The whole SDK compresses to under 2 KB because the hashing function is the only non-trivial part and that function is already small. No websockets, no streaming, no background sync: experiments update when the SDK refetches (every 60 seconds by default), which is plenty fast for decisions that happen at page-view frequency.

What it did not need

A ClickHouse or warehouse integration. Flip uses Postgres for exposure and conversion events. Events are tiny (experiment id, variant, visitor id, timestamp), and the hot queries are aggregations grouped by variant. Postgres is perfectly adequate for a single-product traffic volume.
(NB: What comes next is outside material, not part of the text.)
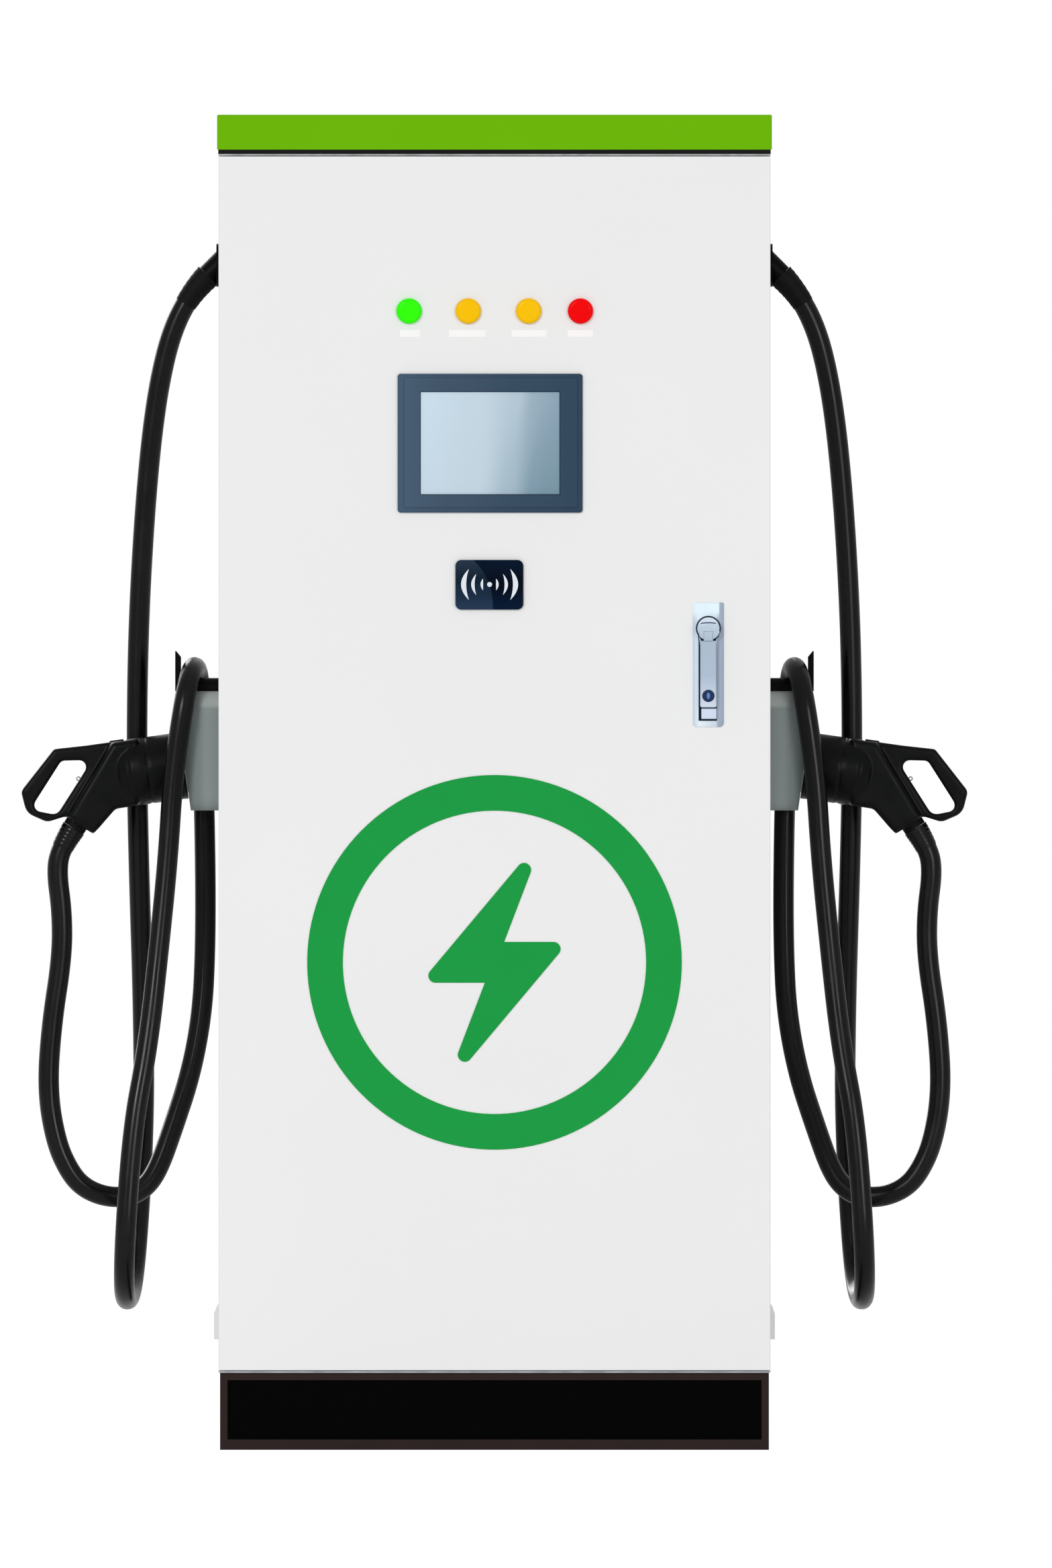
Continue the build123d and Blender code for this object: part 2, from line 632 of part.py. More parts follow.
with BuildPart() as handle_plate:
    with BuildSketch(Plane.XZ.offset(-FRONT)):
        with Locations((LOCK_X, HANDLE_Z)):
            RectangleRounded(HANDLE_WIDTH, HANDLE_HEIGHT, 3)
    extrude(amount=PLATE_PROUD)
    chamfer(handle_plate.faces().sort_by(Axis.Y)[0].edges(), 2)
    # the stop under the lever's end
    block((LOCK_X - 9, LOCK_X + 9), (LEVER_BACK - 5, FRONT - 3), (986, 999))
    with BuildSketch(Plane.XZ.offset(-FRONT)):
        with Locations((LOCK_X, LOCK_Z)):
            Circle(SPINDLE_RADIUS + 0.05)
    extrude(amount=PLATE_PROUD, mode=Mode.SUBTRACT)
save(handle_plate, "handle_plate")

with BuildPart() as handle_spindle:
    # boss with a fork and pin for the lever, shaft through the door, disc that drives the rods
    with BuildSketch(Plane.XZ.offset(-FRONT + PLATE_PROUD + CLEARANCE)):
        with Locations((LOCK_X, LOCK_Z)):
            Circle(BOSS_RADIUS)
    extrude(amount=LEVER_THICK + 0.7)
    slot_half = TONGUE_WIDTH / 2 + CLEARANCE
    block(
        (LOCK_X - slot_half, LOCK_X + slot_half),
        (LEVER_BACK - 20, LEVER_BACK + 0.5),
        (LOCK_Z - 30, LEVER_PIVOT_Z + 5),
        Mode.SUBTRACT,
    )
    with BuildSketch(Plane.YZ.offset(LOCK_X - 8)):
        with Locations((LEVER_PIVOT_Y, LEVER_PIVOT_Z)):
            Circle(PIVOT_PIN_RADIUS)
    extrude(amount=16)
    with BuildSketch(Plane.XZ.offset(-FRONT + PLATE_PROUD + CLEARANCE)):
        with Locations((LOCK_X, LOCK_Z)):
            Circle(SPINDLE_RADIUS)
    extrude(amount=-(ROD_Y[0] - FRONT + PLATE_PROUD))
    with BuildSketch(Plane.XZ.offset(-ROD_Y[0] + CLEARANCE)):
        with Locations((LOCK_X, LOCK_Z)):
            Circle(24)
    extrude(amount=4)
save(handle_spindle, "handle_spindle")

with BuildPart() as handle_lever:
    shoulder = LOCK_Z - BOSS_RADIUS - 0.7
    lever_y = (LEVER_BACK - LEVER_THICK, LEVER_BACK)
    half = LEVER_WIDTH / 2
    block((LOCK_X - half, LOCK_X + half), lever_y, (LEVER_LOW, shoulder))
    fillet(handle_lever.edges().filter_by(Axis.Y).group_by(Axis.Z)[0], 2.5)
    chamfer(handle_lever.faces().sort_by(Axis.Y)[0].edges(), 1.5)
    half = TONGUE_WIDTH / 2
    block((LOCK_X - half, LOCK_X + half), lever_y, (shoulder, LEVER_PIVOT_Z))
    with BuildSketch(Plane.YZ.offset(LOCK_X - half)):
        with Locations((LEVER_PIVOT_Y, LEVER_PIVOT_Z)):
            Circle(LEVER_THICK / 2)
    extrude(amount=TONGUE_WIDTH)
    with BuildSketch(Plane.YZ.offset(LOCK_X - half)):
        with Locations((LEVER_PIVOT_Y, LEVER_PIVOT_Z)):
            Circle(PIVOT_PIN_RADIUS + 0.05)
    extrude(amount=TONGUE_WIDTH, mode=Mode.SUBTRACT)
    with BuildSketch(Plane.XZ.offset(-LEVER_BACK + LEVER_THICK)):
        with Locations((LOCK_X, KEY_Z)):
            Circle(KEY_RADIUS + 0.05)
    extrude(amount=-(LEVER_THICK - 1.5), mode=Mode.SUBTRACT)
save(handle_lever, "handle_lever")

with BuildPart() as lock_cylinder:
    with BuildSketch(Plane.XZ.offset(-LEVER_BACK + 1.8)):
        with Locations((LOCK_X, KEY_Z)):
            Circle(KEY_RADIUS)
    extrude(amount=LEVER_THICK - 1.4)
    block((LOCK_X - 1, LOCK_X + 1), (LEVER_BACK - 12, LEVER_BACK - 6), (KEY_Z - 4, KEY_Z + 4), Mode.SUBTRACT)
save(lock_cylinder, "lock_cylinder")

ROD_TOP = ROOF_BOTTOM - FRAME_BORDER - 2
ROD_BOTTOM = FLOOR_TOP + FRAME_BORDER + 2

for name, side, ends in (
    ("upper_lock_rod", -1, (LOCK_Z + 18, ROD_TOP)),
    ("lower_lock_rod", 1, (ROD_BOTTOM, LOCK_Z - 18)),
):
    rod_x = LOCK_X + side * ROD_OFFSET
    with BuildPart() as lock_rod:
        block((rod_x - ROD_HALF_WIDTH, rod_x + ROD_HALF_WIDTH), ROD_Y, ends)
        fillet(lock_rod.edges().filter_by(Axis.Y), 3)
    save(lock_rod, name)

# ---- holsters, hooks and cable outlets on the side walls ----------------------------------------
tilt = radians(GUN_TILT)
AXIS = Vector(cos(tilt), 0, sin(tilt))       # the left gun's axis, towards the cabinet
UP = Vector(-sin(tilt), 0, cos(tilt))
FACE = Vector(-418, 0, 923)                  # where that axis meets the holster's face
HOLSTER_LOW = 862.0
HOLSTER_HIGH = 1023.0
HOLSTER_HALF = 50.0
SOCKET_RADIUS = 42.0
SOCKET_DEPTH = 40.0
SOCKET_BORE_RADIUS = 37.0
BARREL_RADIUS = 45.0
NOZZLE_RADIUS = 36.5
NOZZLE_LENGTH = 36.0


def face_x(z):
    """X of the holster's sloping face at a height."""
    return FACE.X - (z - FACE.Z) * tan(tilt)


def across_axis(distance):
    """A plane square to the gun's axis, that far beyond the holster's face into the holster."""
    return Plane(origin=FACE + AXIS * distance, x_dir=(0, 1, 0), z_dir=AXIS)


with BuildPart() as holsters:
    with BuildSketch(Plane.XZ.offset(-HOLSTER_HALF)):
        with BuildLine():
            Polyline(
                (-SIDE, HOLSTER_LOW),
                (face_x(HOLSTER_LOW), HOLSTER_LOW),
                (face_x(HOLSTER_HIGH), HOLSTER_HIGH),
                (-SIDE, HOLSTER_HIGH),
                close=True,
            )
        make_face()
    extrude(amount=2 * HOLSTER_HALF)
    fillet(holsters.edges().filter_by(Axis.X).group_by(Axis.Z)[-1], 30)
    fillet(holsters.edges().filter_by(Axis.X).group_by(Axis.Z)[0], 16)
    # the outer corner at the top is cut off
    with BuildSketch(Plane.XZ.offset(-HOLSTER_HALF)):
        with BuildLine():
            Polyline((-440, 1000), (face_x(1000), 1000), (-417, HOLSTER_HIGH), (-440, HOLSTER_HIGH), close=True)
        make_face()
    extrude(amount=2 * HOLSTER_HALF, mode=Mode.SUBTRACT)
    with BuildSketch(across_axis(-5)):
        Circle(SOCKET_RADIUS)
    extrude(amount=SOCKET_DEPTH + 5, mode=Mode.SUBTRACT)
    mirror(about=Plane.YZ)
save(holsters, "holsters")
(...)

A dedicated UI framework. The dashboard is Next.js App Router with server components where possible and minimal client state. The charts are just numbers rendered as divs with widths computed from the Wilson intervals. Nothing fancy.

An auth provider. API keys are UUIDs stored hashed. Requests that carry a valid key are trusted for write access; public decide calls do not need auth.

Flip is three hundred lines of meaningful code and a Postgres schema. LaunchDarkly charges a few hundred pounds a month for a feature flag service. I get the one I need for the cost of the Vercel deployment, which is zero because it fits on the free tier. If your product does not have a data scientist reviewing experiments daily, a service like Flip is probably what you actually want.